• [EXERCISE DIRECTIONS]: Will you give the material below again, every line exactly as it is?
--------------------------------------------------
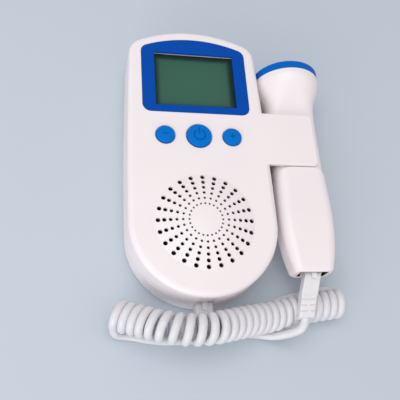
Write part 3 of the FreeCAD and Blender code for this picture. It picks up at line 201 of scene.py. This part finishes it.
def cell_material(name, head, tail):
    """A cell's sleeve, its band by the head and its bare steel ends, set by their places along Y."""
    material, tree, surface = new_material("cell_sleeve_" + name)
    place = add(tree, "ShaderNodeTexCoord").outputs["Object"]
    along = add(tree, "ShaderNodeMapRange", {
        "Value": add(tree, "ShaderNodeSeparateXYZ", {0: place}).outputs["Y"],
        "From Min": tail, "From Max": head,
    })
    ramp = add(tree, "ShaderNodeValToRGB", {"Fac": along.outputs[0]})
    bare = BARE_END * MM / abs(head - tail)
    stops = ((0.0, CAN_STEEL), (bare, SLEEVE), (1 - bare - BAND_SHARE, SLEEVE_BAND), (1 - bare, CAN_STEEL))
    ramp.color_ramp.interpolation = "CONSTANT"
    ramp.color_ramp.elements.remove(ramp.color_ramp.elements[1])
    for position, code in stops[1:]:
        ramp.color_ramp.elements.new(position).color = colour(code)
    ramp.color_ramp.elements[0].color = colour(stops[0][1])
    scuffs = add(tree, "ShaderNodeTexNoise", {
        "Vector": place, "Scale": 1 / (SCUFF_SIZE * MM), "Detail": 5.0})
    gloss = add(tree, "ShaderNodeMapRange", {
        "Value": scuffs.outputs["Fac"], "To Min": SLEEVE_GLOSS[0], "To Max": SLEEVE_GLOSS[1]})
    bump = add(tree, "ShaderNodeBump", {"Height": scuffs.outputs["Fac"], "Distance": SCUFF_DEPTH * MM})
    shader = add(tree, "ShaderNodeBsdfPrincipled", {
        "Base Color": ramp.outputs[0], "Roughness": gloss.outputs[0], "Normal": bump.outputs[0],
        "Metallic": 0.45, "Coat Weight": 0.4,
    })
    tree.links.new(shader.outputs[0], surface)
    return material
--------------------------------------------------
• [RESPONSE BELOW]:
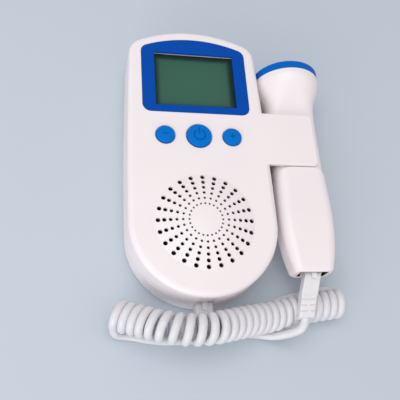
Write part 3 of the FreeCAD and Blender code for this picture. It picks up at line 201 of scene.py. This part finishes it.
def cell_material(name, head, tail):
    """A cell's sleeve, its band by the head and its bare steel ends, set by their places along Y."""
    material, tree, surface = new_material("cell_sleeve_" + name)
    place = add(tree, "ShaderNodeTexCoord").outputs["Object"]
    along = add(tree, "ShaderNodeMapRange", {
        "Value": add(tree, "ShaderNodeSeparateXYZ", {0: place}).outputs["Y"],
        "From Min": tail, "From Max": head,
    })
    ramp = add(tree, "ShaderNodeValToRGB", {"Fac": along.outputs[0]})
    bare = BARE_END * MM / abs(head - tail)
    stops = ((0.0, CAN_STEEL), (bare, SLEEVE), (1 - bare - BAND_SHARE, SLEEVE_BAND), (1 - bare, CAN_STEEL))
    ramp.color_ramp.interpolation = "CONSTANT"
    ramp.color_ramp.elements.remove(ramp.color_ramp.elements[1])
    for position, code in stops[1:]:
        ramp.color_ramp.elements.new(position).color = colour(code)
    ramp.color_ramp.elements[0].color = colour(stops[0][1])
    scuffs = add(tree, "ShaderNodeTexNoise", {
        "Vector": place, "Scale": 1 / (SCUFF_SIZE * MM), "Detail": 5.0})
    gloss = add(tree, "ShaderNodeMapRange", {
        "Value": scuffs.outputs["Fac"], "To Min": SLEEVE_GLOSS[0], "To Max": SLEEVE_GLOSS[1]})
    bump = add(tree, "ShaderNodeBump", {"Height": scuffs.outputs["Fac"], "Distance": SCUFF_DEPTH * MM})
    shader = add(tree, "ShaderNodeBsdfPrincipled", {
        "Base Color": ramp.outputs[0], "Roughness": gloss.outputs[0], "Normal": bump.outputs[0],
        "Metallic": 0.45, "Coat Weight": 0.4,
    })
    tree.links.new(shader.outputs[0], surface)
    return material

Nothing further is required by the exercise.